Sambar secrets 🍅


It’s the end of the week and one of the unpleasant tasks in the To Do list of food prep for the next week is grating coconuts 🥥. Laborious process, but inescapable as we use coconut in practically all the dishes. 

And this is where Sambar scores, it’s a gravy dish that does not require coconut !! It’s toor dal and a choice of vegetables cooked together; drumstick is one must have item for sambar; not to forget the tamarind. Some people like a slightly sweet sambar and add a pinch of jaggery to balance the tamarind.

Sambar made in the pressure cooker

Sambar secrets 🍅

My mil used to add lemon grass in her sambar and the taste and aroma was awesome.

Mom adds Ajwain while doing the tempering and the aroma will make you swoon.

The late Mrs. K M Mathew (author of numerous cookery books) says sambar tastes better if asafoetida is fried in gingelly oil; Green coriander leaves give better taste and flavour to sambar.

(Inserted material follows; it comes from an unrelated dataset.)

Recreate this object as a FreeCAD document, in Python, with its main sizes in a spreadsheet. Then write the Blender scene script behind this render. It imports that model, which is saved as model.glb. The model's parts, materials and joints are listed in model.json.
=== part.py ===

She goes on, saying another way to enhance the taste of sambar is to use a mixture of oil and ghee for seasoning. And last, a little grated coconut broiled and ground added gives sambar a special taste.
Sambar with the tempering added

Sambar is an aromatic, spicy, delicieux and immensely satisfying gravy dish; the perfect accompaniment to dosa or idli for breakfast. Speed over to lunch and sambar and lemon rice is a feast (with fish fry, ofcourse) ! And we really don’t mind leftover sambar for dinner too, with chapatti !!

Lemon rice and sambar for lunch, don’t forget the fish fry

Here’s an interesting story on the origins of sambar or sambhar; more interestingly, it’s from a book on wildlife titled “My Husband & Other Animals” by Janaki Lenin; more on the book in another post. The author was curious about a deer species also called Sambhar !

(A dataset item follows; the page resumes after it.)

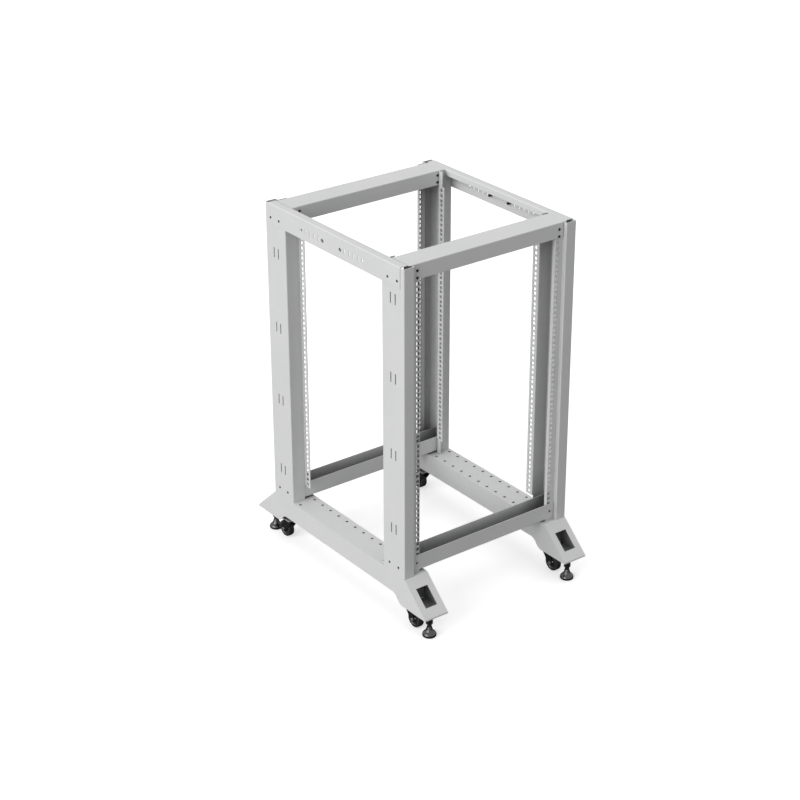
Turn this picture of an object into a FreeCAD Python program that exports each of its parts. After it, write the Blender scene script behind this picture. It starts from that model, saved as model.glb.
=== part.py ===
"""Four post open frame rack, 18 units high, on levelling feet and swivel casters.

Frame: millimetres, +Z up, +Y towards the back, +X to the right seen from the front.
The origin is on the floor, under the centre of the rack.
"""
import FreeCAD, Part
import math
import os

from FreeCAD import Vector

# ---------------------------------------------------------------- driving sizes
RACK_UNITS = 18
UNIT_HEIGHT = 44.45
UNIT_HOLES = (6.35, 22.225, 38.1)    # hole heights within one unit
HOLE_SIDE = 9.5                      # square holes for cage nuts
BAY_WIDTH = 450.0                    # clear width between the mounting flanges
HOLE_INSET = 7.55                    # hole column from the bay: the columns are 465.1 apart
RAIL_DEPTH = 600.0                   # front mounting face to back mounting face

FRAME_GAUGE = 2.0                    # sheet of posts, base rails and foot plates
BEAM_GAUGE = 1.5                     # sheet of beams
BEND_RADIUS = 0.7                    # inside radius of every bend, tight to clear the holes
FIT = 1.0                            # gap where a folded sheet ends beside another

POST_END = 48.0                      # post beyond the hole pattern, at either end
POST_WIDTH = 61.0                    # from the bay to the outer side of the post
POST_WALL = 94.0                     # depth of the post's side wall
MOUNT_FLANGE = 27.0                  # perforated flange beside the bay
MOUNT_RETURN = 10.0                  # stiffening return of the mounting flange
CORNER_STEP = 12.0                   # outer flange stands proud of the mounting face
INNER_FLANGE = 44.0                  # width of the flange that faces the rack's middle
CABLE_FLANGE = 24.0                  # perforated flange along the inner flange
CABLE_MARGIN = 4.0                   # that flange's ends beyond the hole pattern
CABLE_TONGUE = 15.0                  # narrow rest of it beyond, on the back right post only

SLOT_LENGTH = 30.0
SLOT_WIDTH = 4.0
SLOT_SPACING = 20.0
SLOT_UNITS = 5                       # units between one pair of slots and the next
SLOT_PAIRS = 4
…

“Sambhaji, Shivaji’s son, was a guest at the court of his cousin, Shahuji I, a Maratha king who ruled Thanjavur, Tamil Nadu in the 18th century. When the host was making amti (a Maharashtrian gravy dish made of toor dal), he ran out of kokum (used for the sourness in the western states) from his homeland and he substituted tamarind. And that’s how sambhar was born and the new dish was named in honour of the guest, Sambhaji.”

–“My Husband & Other Animals” by Janaki Lenin

Till next post, take care !!


4 Comments Add yours

  1. Sunith says:

    thank you for sharing the origin of the versatile Sambhar


    1. Miles and smiles says:

      It was a discovery for me too ! Thanks Sunith.